I would recomend basswood for your lures, it is extremely tough. Cedar isn't a bad second choice.
Contact PalmettoBasser (on this forum)and purchase some of his proprionate sealer/finish he sells, it is the easiest/toughest fininsh you will get for the fish you are fishing for.
He also sells paint, get some from him, it works great.
Install only saltwater hardware, it's tougher than freshwater stuff.
Have fun making and fishing with your handmade plugs.
The above comes with some experience. Two 28" Lousiana redfish will destroy a brand new popper made with freshwater components. But oh what fun it was.

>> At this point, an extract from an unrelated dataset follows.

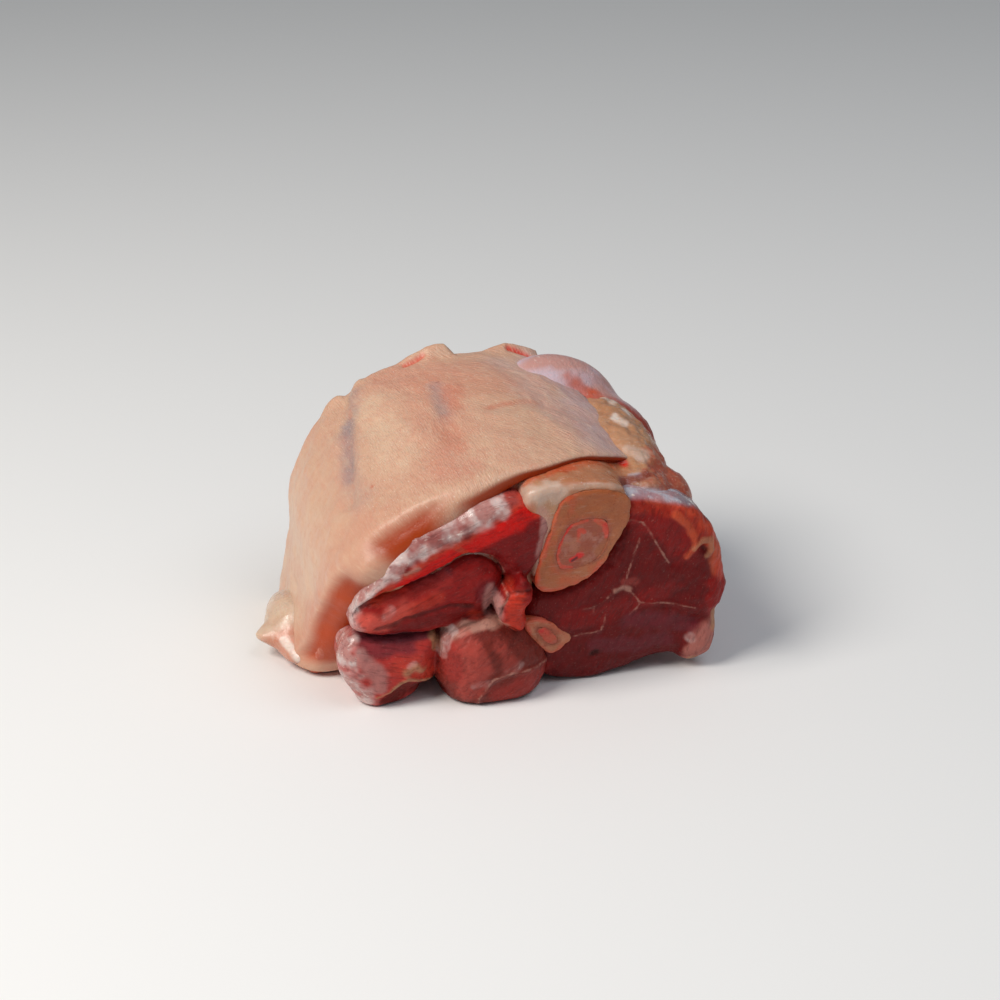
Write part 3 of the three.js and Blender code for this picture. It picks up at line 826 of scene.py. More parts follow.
# Strokes on the front face: colour, half width in mm, strength, and path in x and z.
LEAN_STROKES = [
    ("flesh_pink", 3.0, 0.9, [(-3, 66), (-9, 67.5), (-17, 65.5)]),
    ("orange_red", 3.4, 0.85, [(-50, 39.5), (-44, 43), (-37, 48.5), (-30, 52.5), (-24, 54)]),
    ("bright_red", 2.6, 1.0, [(-43, 42.5), (-37, 46), (-31, 50.5), (-25, 52)]),
    ("orange_red", 2.8, 0.9, [(-21, 56.5), (-12, 62), (-4, 65)]),
    ("bright_red", 2.9, 1.0, [(-23, 53.5), (-15, 58.5), (-7, 62.5)]),
    ("fascia", 0.7, 0.7, [(-42, 47.7), (-38.4, 49.2)]),
    ("orange_red", 0.9, 0.9, [(-27.5, 55.2), (-23, 50.7)]),
    ("pink_film", 1.2, 0.8, [(-0.6, 62.4), (-1.2, 53.9), (-2.6, 41.6)]),
    ("maroon", 2.4, 0.8, [(-10, 43), (-6, 42), (-4, 46)]),
    # Painted shade along the crease between the upper and middle left muscles.
    ("dark_grain_and_crease_shade", 0.8, 0.9, [(-47.3, 40.3), (-38.9, 42.2), (-33, 45.2), (-26.3, 49.8),
                              (-20, 51)]),
    ("purple", 2.2, 0.6, [(-38, 42.5), (-29.4, 45.2)]),
    ("film_red", 2.6, 0.6, [(-46, 36.5), (-38, 40), (-30, 43)]),
    # Painted light: the left tip of the middle left muscle made brighter where it is lit.
    ("flesh_painted_light", 3.6, 0.75, [(-54, 31), (-48, 31), (-43, 33.5)]),
    ("orange_red", 2.0, 0.4, [(-42, 33), (-32, 37)]),
    # Painted shade over the lower part of the middle left muscle.
    ("deep_red_and_shade", 2.4, 0.65, [(-44, 27.3), (-34, 29.5), (-24, 30), (-18, 30)]),
    # Painted shade in the middle groove.
    ("dark_grain_and_crease_shade", 0.8, 0.6, MIDDLE_GROOVE),
    ("purple", 3.2, 0.5, [(-17, 38), (-16, 36)]),
    ("orange_red", 1.5, 0.5, [(-21, 29.4), (-17, 28)]),
    # Painted shade along the crease between the middle and lower left muscles.
    ("purple", 1.4, 0.9, [(-55.5, 25.6), (-50, 24), (-42, 23.4), (-33.3, 23.4)]),
    ("pink_film", 2.0, 0.9, [(-16.2, 38), (-16, 33), (-15.8, 29.5)]),
    ("fascia", 1.3, 0.95, [(-12.8, 27.4), (-16.1, 27.2), (-23.5, 26.6), (-28.9, 23.4)]),
    ("purple", 3.0, 0.7, [(-53, 21), (-48, 21), (-41, 21)]),
    ("pink_film", 2.8, 0.7, [(-55, 19), (-51, 14), (-49, 8)]),
    ("orange_red", 3.2, 0.4, [(-43, 15), (-36, 14)]),
    ("fat", 1.7, 0.9, [(-32.4, 22.6), (-31.8, 19.5)]),
    ("fat", 1.6, 0.75, [(-41, 12.6), (-38.2, 13.6), (-36.6, 12)]),
    ("orange_red", 1.8, 0.7, [(-38, 10.5), (-33, 9.5)]),
    # The underside of the lower left muscle's flap: dark red, partly its own colour and partly painted
    # shade.
    ("under", 3.2, 0.95, [(-46, 2), (-43.5, 5), (-40, 6.6), (-36, 4.5), (-31.5, 2.5)]),
    ("fat", 0.6, 0.85, [(-50, 4.5), (-46.5, 6), (-42.9, 9.1), (-40.8, 10), (-38, 9),
                        (-35.5, 8), (-31.8, 6.3)]),
    # Painted light: lighter bands over the round muscle's upper part.
    ("round_painted_light", 3.6, 0.7, [(-24, 22), (-21, 14), (-23, 6)]),
    ("round_painted_light", 2.2, 0.45, [(-14, 21), (-11, 14)]),
    ("film_red", 2.6, 0.5, [(-28.5, 20), (-28, 12)]),
    ("film_red", 4.5, 0.45, [(-13, 4), (-6, 5.5), (0, 6)]),
    ("orange_red", 3.0, 0.6, [(-10, 37), (-9.5, 31), (-9, 28)]),
    ("rim_red", 2.4, 0.9, [(25.4, 62.6), (35, 60.5), (43.5, 55.8), (50, 49), (54.5, 41),
                           (55, 35)]),
    ("orange_red", 2.0, 0.5, [(40, 59), (47, 54), (52.5, 47)]),
    ("brown_red", 6.0, 0.8, [(28, 59), (36, 54), (44, 46)]),
    ("tongue", 4.5, 0.6, [(56, 30), (56, 24)]),
    ("orange_red", 2.0, 0.5, [(56, 38), (57, 33)]),
    ("rim_red", 1.2, 0.8, RIM_LINE),
    ("fat", 0.9, 0.6, FAT_LOOP),
    # Painted shade in the hollow of the fat loop.
    ("dark_grain_and_crease_shade", 0.7, 0.6, LOOP_HOLLOW),
    ("fascia", 0.9, 0.7, [(22.6, 32.4), (25.0, 33.4), (27.0, 32.2)]),
    ("flesh_pink", 1.6, 0.5, [(25.6, 35), (28.4, 35)]),
    ("deep_left", 5.0, 0.7, [(2, 27), (10, 30), (17, 36)]),
    ("purple", 2.8, 0.5, [(18, 14), (30, 11), (40, 12)]),
    ("purple", 3.0, 0.5, [(28, 21), (40, 19), (48, 16)]),
    ("brown_red", 3.0, 0.5, [(8, 24), (18, 23), (27, 27), (40, 31)]),
    # Painted shade in the small pit.
    ("dark_grain_and_crease_shade", 1.0, 0.85, SMALL_PIT),
    ("tag_pink", 4.0, 0.75, [(50, 6), (52, 13)]),
    ("fat", 1.2, 0.8, [(56.3, 18.8), (55.4, 14.5)]),
    ("fat", 1.1, 0.8, [(50.6, 3.2), (48.8, 3.8)]),
]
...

Posted 26 November 2007 - 12:40 PM
Personally, I think you'll find basswood a little on the light side for that application. Bluefish will chew it to pieces in no time. If you are just starting out, pick up some poplar at your local lumber place. Its not the best stuff for lures cause its not the best at holding paint. However, its cheap and bluefish don't care if a lure is pretty or not. You might also consider birch as it is somewhat heavier and will stand up better to the teeth. Boiled linseed oil mixed with mineral spirits (60% linseed to 40% spirits) makes a good sealer. Soak the plug in the mix for a couple of minutes, wipe with a rag, hang to dry for a week (read the boiled linseed label about how to dispose of the rags, they can be combustable). Rustoleum rattle cans for primer/paint. Clear coat will not matter much cause a bluefish will chew through whatever you use pretty quick. Either that or one will bite you off.
Once you get better at building, you might look for other woods. Though with bluefish, best to keep it cheap and easy. Bass will hit those plugs too.